CARSON CITY — Though many states spend millions of dollars annually on corporate tax credits, cash grants and other subsidies for businesses without requiring important job creation or wage and benefits standards for workers, Nevada does the best in applying stringent job creation standards to its economic development subsidy programs, according to a recently published study by Washington, D.C.-based nonprofit, nonpartisan research center Good Jobs First.
“With unemployment still so high, taxpayers have a right to expect that economic development investments create significant numbers of quality jobs,” said Greg LeRoy, executive director of Good Jobs First. “The days of ‘no strings attached’ are largely gone, but the fine print in many states is still full of gaps and loopholes.”
The study, “Money for Something: Job Creation and Job Quality Standards in State Economic Development Subsidy Programs,” rates the performance standards and job quality requirements of 238 key subsidy programs in all 50 states and the District of Columbia, which together cost more than $11 billion per year.
North Carolina and Vermont followed Nevada with the best scores while the District of Columbia, Alaska and Wyoming rated at the bottom.
The Silver State’s business-friendly tax climate, coupled with its job creation, retention and training requirements for companies who receive subsidies, pushed it to the top of the rankings.
“I certainly appreciate the ranking,” said Steve Hill, executive director of the Nevada Governor’s Office on Economic Development. “We think we have a lot to offer in Nevada.”
The state’s employment base, higher education centers and northern (Reno) and southern (Las Vegas) logistical and distribution hubs add to the appeal for businesses looking to relocate or expand in Nevada.
“We think we have strengths in many areas,” Hill said.

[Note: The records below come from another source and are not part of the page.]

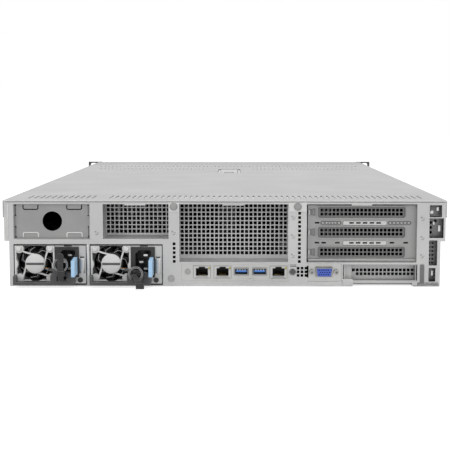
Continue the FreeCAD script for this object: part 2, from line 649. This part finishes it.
# ---- drives ----
def bay_centre(column):
    return (column - (COLUMNS - 1) / 2) * BAY_PITCH_X


LEVER_PIN_R = 1.5
LEVER_FIT = 0.05


def lever_axis(column):
    return bay_centre(column) - BAY_W / 2 + 6.0, FRONT + 8.6


def drive_carrier(column, row):
    x, z0 = bay_centre(column), ROW_Z[row]
    left, right, top = x - BAY_W / 2, x + BAY_W / 2, z0 + BAY_H
    back = FRONT - CARRIER_L - 4
    bezel = box(left, right, FRONT, FRONT + BEZEL_T, z0, top)
    pocket = box(left + 3.0, right - 12, FRONT + 5.4, FRONT + BEZEL_T + 1, z0 + 3.2, top - 3.2)
    vents = []
    for i in range(10):
        for j in range(3):
            x_low, z_low = left + 14 + i * 7.0, z0 + 5.2 + j * 6.2
            vents.append(box(x_low, x_low + 4.6, FRONT - 1, FRONT + 6, z_low, z_low + 4.6))
    pin_x, pin_y = lever_axis(column)
    bore = cylinder(LEVER_PIN_R + LEVER_FIT, BAY_H - 2, V(pin_x, pin_y, z0 + 1), V(0, 0, 1))
    bezel = bezel.cut(Part.makeCompound([pocket, bore] + vents))
    rails = [box(left + 0.3, left + 1.5, back, FRONT, z0 + 1.0, top - 2.0),
             box(right - 1.5, right - 0.3, back, FRONT, z0 + 1.0, top - 2.0),
             box(left + 0.3, right - 0.3, back, FRONT, z0 + 0.3, z0 + 1.1)]
    carrier = fuse([bezel] + rails)
    drive = box(x - 50.6, x + 50.6, back + 6, back + 153, z0 + 1.1, z0 + 1.1 + 25.4)
    return [carrier, drive]


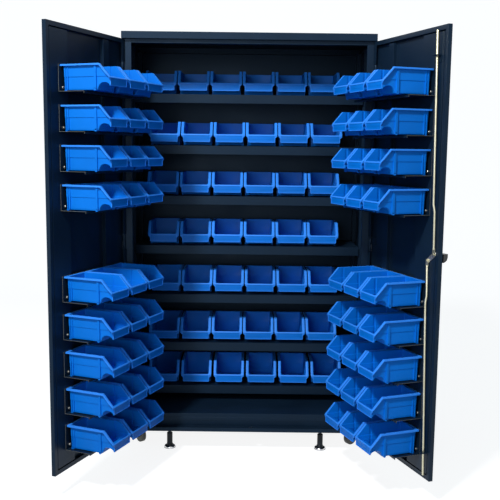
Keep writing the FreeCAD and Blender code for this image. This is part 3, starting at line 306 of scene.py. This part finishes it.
def bin_shape(kind):
    """A whole bin as one closed skin of rings: up the outside, out under the rim, down and up its turned band,
    over and down the inside to the floor. The arch is a quarter ellipse in both skins."""
    sizes = bin_sizes[kind]
    length, width, height = sizes["length"], sizes["width"], sizes["height"]
    rim_half, wall = width / 2, width / 2 - rim_width
    low, seam = wall - bin_step, seam_share * height
    over_rim, face_back = 0.01, 0.0014
    arch, top, face = sizes["lip_bottom"] + arch_rise, height + over_rim, length - face_back
    rear_low, rear = 0.0135, 0.0120
    ribs = dict(broad=broad_rib, thin=thin_rib)
    deep_ribs = dict(broad=broad_rib + bin_step, thin=thin_rib + bin_step)
    foot_y, head_y = 0.1765, 0.2090

    def arch_y(level, setback):
        """How far forward the arch stands at a level z: an ellipse's quarter, y = foot + (head - foot) *
        (1 - sqrt(1 - (z / arch) ** 2)), moved back by the floor's wall."""
        share = min(1.0, level / arch)
        return foot_y - setback + (head_y - foot_y) * (1 - math.sqrt(1 - share * share))

    # The sole and its rounded edge, then the arch under the lip.
    rings = [
        bin_ring(sizes, sole, low - 0.0030, rear_low + 0.0030, foot_y - 0.003, **deep_ribs),
        bin_ring(sizes, sole + 0.0006, low - 0.0008, rear_low + 0.0008, foot_y - 0.001, **deep_ribs),
        bin_ring(sizes, sole + 0.0024, low, rear_low, arch_y(sole, 0), **deep_ribs),
    ]
    for share in (0.45, 0.65, 0.80, 0.90, 0.96, 0.995):
        rings.append(bin_ring(sizes, share * arch, low, rear_low, arch_y(share * arch, 0), **deep_ribs))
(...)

The report made the following policy recommendations for all state economic development subsidy programs:
• Every subsidy should contain job creation, job retention or training requirements. Those should be strengthened by provisions barring employers from shifting existing jobs from other facilities and mandating that the jobs be kept in place for a minimum time period.
• Every job or training position in a subsidized facility should be covered by a wage standard, preferably tied to labor market averages and structured in a way that raises pay above market levels. They should also offer health coverage in which the employer contributes to the cost of the premium. These rules should also apply to part-time, temporary and contract workers.
• Decent job standards do not guarantee that a program’s benefits will outweigh its costs.
Sometimes the only sensible course of action is to eliminate a program altogether.
Though Nevada outperforms all other states in these key subsidy program areas, Hill is ready to see what improvements can be made in 2012.
He said he is excited about the state’s prospects for job growth.
“Obviously, there is a sense of urgency,” Hill added.
But company by company, job by job, he expects to oversee a more focused and cohesive economic development strategy that can lead Nevada out of stagnation and into a true recovery.